Archive for Icterid (blackbird)

Red-winged Blackbird female 7/29/18

Female Red-wings are smaller than males. Instead of black they are a smoky dark brown above with a dark streaky breast underneath. She doesn’t sport scarlet epaulets, but some females have a reddish tint in their face (though this one only has a hint). In the northern part of their range where they are migratory birds, females arrive on the breeding grounds after the males. They are fond of fresh and saltwater wetlands, especially those with cattails, and breed in loose colonies where the female does all the nestbuilding, brooding, and young rearing. Red-winged Blackbird nests are heavily preyed upon and during the nesting period. Males stand guard, alerting the colony with warning calls, and ganging up to drive off predators.


Baltimore Oriole male 5/23/18

This handsome guy plays flute over my garden off and on all day while making the rounds of his territory. Clear calls and songs flow out over the neighborhood. He seems settled but I’ve not seen his mate who may already be sitting in a woven bag of a nest high up in some hardwood. His most prominent perch I know of is a huge old maple just leafing out and I often see him up there. He’s the most brilliant of all songbirds, arriving with that first flush of flowering fruit trees, and you just never think something so flashy and flutey is a member of the blackbird family.


Orchard Oriole immature male 5/18/18

I don’t often run across Orchard Orioles but when I do it’s this time of year and usually, but not always, near fresh water—like the woody edges of a river, pond, marsh or swamp. Most songbirds mature after just 1 year, but Orioles take 2. This one’s an immature male, brighter and yellower than adult males who are black above and a rusty orange below and who are more often mistaken for a Robin than recognized as a different oriole. The immature male has an indistinct black bib below the bill that can vary individually, but helps tell this bird apart from a female Baltimore Oriole who is similarly yellow green above and yellow orange below.


Common Grackle 4/17/18

Few blackbirds are as colorful close up as the Common Grackle. Even odder is that the colors they do sport aren’t pigment-based like most birds’ feathers, but iridescent which depends on the fine-tuned microstructure of the feathers to reflect light, and in that way that create those shiny and metallic blue-greens, purples, and bronzes. You’ll often see Common Grackles strutting around a lawn looking for some omnivorous snack, or gathered in groups high in the treetops and making an ungodly racket, or flying along with their tails folded into a v-shaped scoop.


Red-winged Blackbird male 3/12/18

Everyone has their surefire harbingers of spring, Red-wing Blackbirds singing konk-a-ree are mine.

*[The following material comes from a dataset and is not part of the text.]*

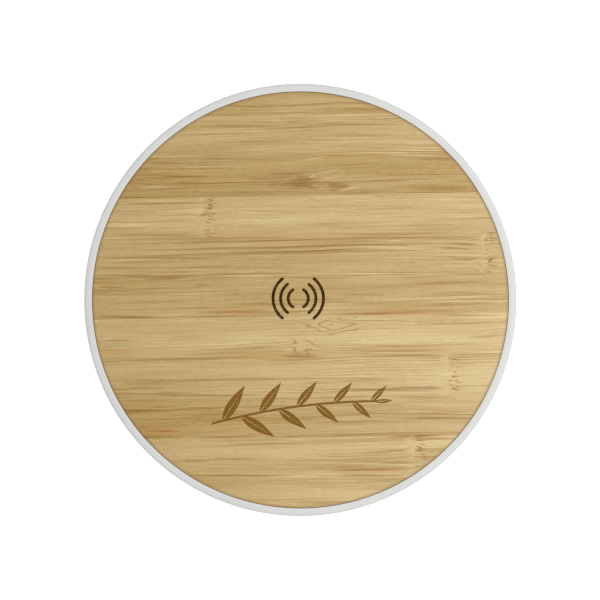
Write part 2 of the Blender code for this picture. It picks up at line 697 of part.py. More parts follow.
def gull_lead_mesh(reach):
    """One bent lead, which leaves the package's side at reach and comes down to the board."""
    outline = [(reach - 0.4, 0.8), (reach + 0.35, 0.8), (reach + 0.5, 0.2), (reach + 1.05, 0.2)]
    outline += [(reach + 1.05, 0), (reach + 0.35, 0), (reach + 0.2, 0.6), (reach - 0.4, 0.6)]
    return upright_slab_mesh("gull_lead", outline, -BRIDGE_LEAD_WIDTH / 2, BRIDGE_LEAD_WIDTH / 2)


def make_bridge_chip(name, x, y, board):
    """A power transistor pair in an eight-lead package."""
    body = box_mesh(name, BRIDGE_SIZE, 0.12)
    body.transform(Matrix.Translation((0, 0, BRIDGE_STANDOFF * MM)))
    chip = place(name, body, "chip_black", (x, y, 0), parent=board)
    lead = gull_lead_mesh(BRIDGE_SIZE[1] / 2)
    leads = []
    for i in range(4):
        at = (x + BRIDGE_LEAD_PITCH * (i - 1.5), y, 0)
        for turn in (90, -90):
            leads.append(place("gull_lead", lead, None, at, turn=turn, parent=board))
    combine(chip, "UNION", leads)


def make_board_parts(pad):
    """Everything soldered to the board's upper side, a little above it."""
    board = empty("board_top", (0, 0, BOARD_TOP + JOINT_GAP), pad)

    x, y = CONTROLLER_AT
    length, width, height = CONTROLLER_SIZE
    mesh = box_mesh("controller_chip", CONTROLLER_SIZE, 0.08)
    chip = place("controller_chip", mesh, "chip_black", (x, y, 0), parent=board)
    mesh = disc_mesh("pin_dimple", PIN_DIMPLE_R, height - PIN_DIMPLE_DEPTH, height + 1, 12)
    at = (x - length / 2 + PIN_DIMPLE_INSET, y + width / 2 - PIN_DIMPLE_INSET, 0)
    combine(chip, "DIFFERENCE", [place("pin_dimple", mesh, None, at, parent=board)])

    for i, (x, y) in enumerate(BRIDGE_PLACES):
        make_bridge_chip(f"bridge_chip_{i + 1}", x, y, board)

    mesh = box_mesh("resonant_capacitor", RESONANT_SIZE, 0.12)
    x, y = RESONANT_AT
    for i in range(4):
        at = (x - RESONANT_PITCH * i, y, 0)
        place(f"resonant_capacitor_{i + 1}", mesh, "ceramic_tan", at, parent=board)
    mesh = box_mesh("supply_capacitor", SUPPLY_CAP_SIZE, 0.1)
    for i, (x, y) in enumerate(SUPPLY_CAP_PLACES):
        place(f"supply_capacitor_{i + 1}", mesh, "ceramic_tan", (x, y, 0), parent=board)

    outline = round_box(INDUCTOR_SIDE, INDUCTOR_SIDE, INDUCTOR_CORNER)
    mesh = slab_mesh("supply_inductor", outline, 0, INDUCTOR_HEIGHT)
    place("supply_inductor", mesh, "ferrite", (*INDUCTOR_AT, 0), parent=board)
    mesh = box_mesh("clock_crystal", CRYSTAL_SIZE, 0.15)
    place("clock_crystal", mesh, "steel", (*CRYSTAL_AT, 0), parent=board)
    mesh = box_mesh("chip_resistor", RESISTOR_SIZE)
    for i, (x, y) in enumerate(RESISTOR_PLACES):
        place(f"chip_resistor_{i + 1}", mesh, "chip_black", (x, y, 0), parent=board)

    # The light faces outwards, into its pipe.
    mesh = box_mesh("status_led", LED_SIZE, 0.1)
    at = polar(LIGHT_PIPE_START_R - 0.1 - LED_SIZE[1] / 2, LIGHT_ANGLE)
    place("status_led", mesh, "led_white", at, turn=LIGHT_ANGLE - 90, parent=board)


def make_light_pipe(pad):
    """A clear rod from the light to the housing's side, where its end is a shallow dome."""
    tip = PAD_R - JOINT_GAP - LIGHT_PIPE_START_R
    outline = [(0, 0), (LIGHT_PIPE_R, 0), (LIGHT_PIPE_R, tip - LIGHT_PIPE_DOME)]
    outline += [(LIGHT_PIPE_R * 0.6, tip - LIGHT_PIPE_DOME * 0.3), (0, tip)]
    mesh = turned_mesh("light_pipe", outline, 16)
    mesh.transform(Matrix.Rotation(radians(90), 4, "Y"))
    at = polar(LIGHT_PIPE_START_R, LIGHT_ANGLE, LIGHT_Z)
    place("light_pipe", mesh, "clear_acrylic", at, turn=LIGHT_ANGLE, parent=pad)


def main():
    clear_scene()
    make_materials()
    pad = empty("pad")
    make_bamboo_top(pad)
    make_top_housing(pad)
    make_base_cover(pad)
    make_feet(pad)
    make_screws(pad)
    make_coil(pad)
    make_thermistor(pad)
    make_board(pad)
    make_socket(pad)
    make_board_parts(pad)
    make_light_pipe(pad)


main()
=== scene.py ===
"""The looks of the round wireless charging pad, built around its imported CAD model.

Lengths are in millimetres and angles in degrees unless a comment says otherwise; MM is one in metres.
+Z is up, +Y points to the charging socket, and the bamboo's grain runs along X.
"""

import json
from math import atan2, cos, degrees, pi, radians, sin

import bmesh
import bpy
from mathutils import Matrix, Vector


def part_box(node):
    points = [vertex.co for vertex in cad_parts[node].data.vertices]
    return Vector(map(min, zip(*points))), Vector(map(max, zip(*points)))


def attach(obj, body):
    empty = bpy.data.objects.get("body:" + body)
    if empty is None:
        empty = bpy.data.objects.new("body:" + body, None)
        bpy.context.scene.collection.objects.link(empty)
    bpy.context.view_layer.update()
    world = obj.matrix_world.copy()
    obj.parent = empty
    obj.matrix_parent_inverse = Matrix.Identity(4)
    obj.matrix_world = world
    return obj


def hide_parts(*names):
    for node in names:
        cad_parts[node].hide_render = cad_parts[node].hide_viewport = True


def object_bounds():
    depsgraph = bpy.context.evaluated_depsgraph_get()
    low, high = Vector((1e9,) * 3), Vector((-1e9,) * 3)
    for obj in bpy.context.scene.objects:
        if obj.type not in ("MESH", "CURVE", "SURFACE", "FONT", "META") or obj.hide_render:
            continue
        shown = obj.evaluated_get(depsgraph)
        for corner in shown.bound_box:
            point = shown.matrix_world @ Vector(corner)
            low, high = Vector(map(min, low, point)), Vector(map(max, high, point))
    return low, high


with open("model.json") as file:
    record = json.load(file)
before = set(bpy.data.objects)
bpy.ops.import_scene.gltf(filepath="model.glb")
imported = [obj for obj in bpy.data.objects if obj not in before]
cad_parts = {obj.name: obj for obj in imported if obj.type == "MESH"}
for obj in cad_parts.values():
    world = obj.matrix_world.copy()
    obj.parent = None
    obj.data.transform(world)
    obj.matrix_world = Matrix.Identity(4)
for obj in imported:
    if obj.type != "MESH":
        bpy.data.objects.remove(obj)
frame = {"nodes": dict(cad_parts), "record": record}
CAD_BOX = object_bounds()

MM = 0.001


def box_mm(node):
    """The lowest and highest corners of a CAD node, in millimetres."""
    low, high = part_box(node)
    return low / MM, high / MM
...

Baltimore Oriole male 5/19/17

As colorful as they are, Orioles belong to the blackbird family Icteridae, which also includes grackles, bobolinks, oropendolas, and caciques. For a time it was thought that Bullocks and Baltimore Orioles were the same species and were together renamed the Northern Oriole, but later it was discovered they didn’t hybridize as much as was previously thought, and the earlier nomenclature was reinstated. When Baltimore Orioles first return in the spring they are still on a winter diet of fruits and nectar, and will come to feeding stations providing oranges and jellies, but then soon switch to a diet of insects and invertebrates.

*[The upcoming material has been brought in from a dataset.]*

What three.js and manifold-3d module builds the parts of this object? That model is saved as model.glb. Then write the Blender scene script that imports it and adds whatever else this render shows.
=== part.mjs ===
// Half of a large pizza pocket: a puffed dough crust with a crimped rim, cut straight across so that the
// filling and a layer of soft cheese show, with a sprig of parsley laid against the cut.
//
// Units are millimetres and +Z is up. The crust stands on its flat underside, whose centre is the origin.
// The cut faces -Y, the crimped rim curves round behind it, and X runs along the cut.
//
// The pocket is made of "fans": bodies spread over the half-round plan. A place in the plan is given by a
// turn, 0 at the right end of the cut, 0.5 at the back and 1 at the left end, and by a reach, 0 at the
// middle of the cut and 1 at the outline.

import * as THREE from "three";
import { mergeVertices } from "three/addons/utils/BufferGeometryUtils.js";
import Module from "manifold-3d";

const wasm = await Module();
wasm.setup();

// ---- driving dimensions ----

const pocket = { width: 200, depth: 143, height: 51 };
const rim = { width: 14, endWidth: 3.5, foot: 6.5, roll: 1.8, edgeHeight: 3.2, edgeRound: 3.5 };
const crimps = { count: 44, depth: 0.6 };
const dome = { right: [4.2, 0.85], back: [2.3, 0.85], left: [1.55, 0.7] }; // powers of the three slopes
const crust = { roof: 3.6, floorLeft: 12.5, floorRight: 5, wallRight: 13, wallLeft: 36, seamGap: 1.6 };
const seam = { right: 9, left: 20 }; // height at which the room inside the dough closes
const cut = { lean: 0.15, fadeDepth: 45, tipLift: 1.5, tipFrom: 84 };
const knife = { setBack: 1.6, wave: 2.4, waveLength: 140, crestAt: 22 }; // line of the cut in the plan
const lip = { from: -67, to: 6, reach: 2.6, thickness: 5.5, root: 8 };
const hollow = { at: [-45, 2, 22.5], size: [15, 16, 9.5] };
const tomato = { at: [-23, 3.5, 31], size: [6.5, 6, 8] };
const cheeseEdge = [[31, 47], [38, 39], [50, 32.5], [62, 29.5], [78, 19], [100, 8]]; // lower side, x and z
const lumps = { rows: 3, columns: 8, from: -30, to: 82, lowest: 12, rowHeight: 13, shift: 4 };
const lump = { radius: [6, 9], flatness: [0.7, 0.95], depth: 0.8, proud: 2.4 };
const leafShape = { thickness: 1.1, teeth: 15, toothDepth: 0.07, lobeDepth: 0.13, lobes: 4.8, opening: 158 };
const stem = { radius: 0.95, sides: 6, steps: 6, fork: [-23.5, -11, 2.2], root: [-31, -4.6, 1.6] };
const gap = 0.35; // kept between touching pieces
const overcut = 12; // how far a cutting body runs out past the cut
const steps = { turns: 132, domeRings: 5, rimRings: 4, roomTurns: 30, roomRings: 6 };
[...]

Baltimore Oriole female 5/18/16


It’s strange how many birders only post photos of the more colorful adult male birds. Several flutey Baltimore males have been around for over a week now and for sure their rich orange coat is brilliant, but ain’t she purdy? She’s a little flutey herself though in a soft-talking way, and she chatters softly too. I’m seeing more Balties this year than in many a year, and not sure what’s up with that, maybe just lucky. This female seems to be one of a pair I hear more than see, high up in a nearby maple. She’ll weave a remarkable bag-like hanging nest out of long fibers, often recycled from previous nests. Look at that blackbird bill! They like parkland—scattered trees with open spaces and they’re no strangers to residential and rural neighborhoods, but you won’t find them in a thick forest, except maybe along the edge of it.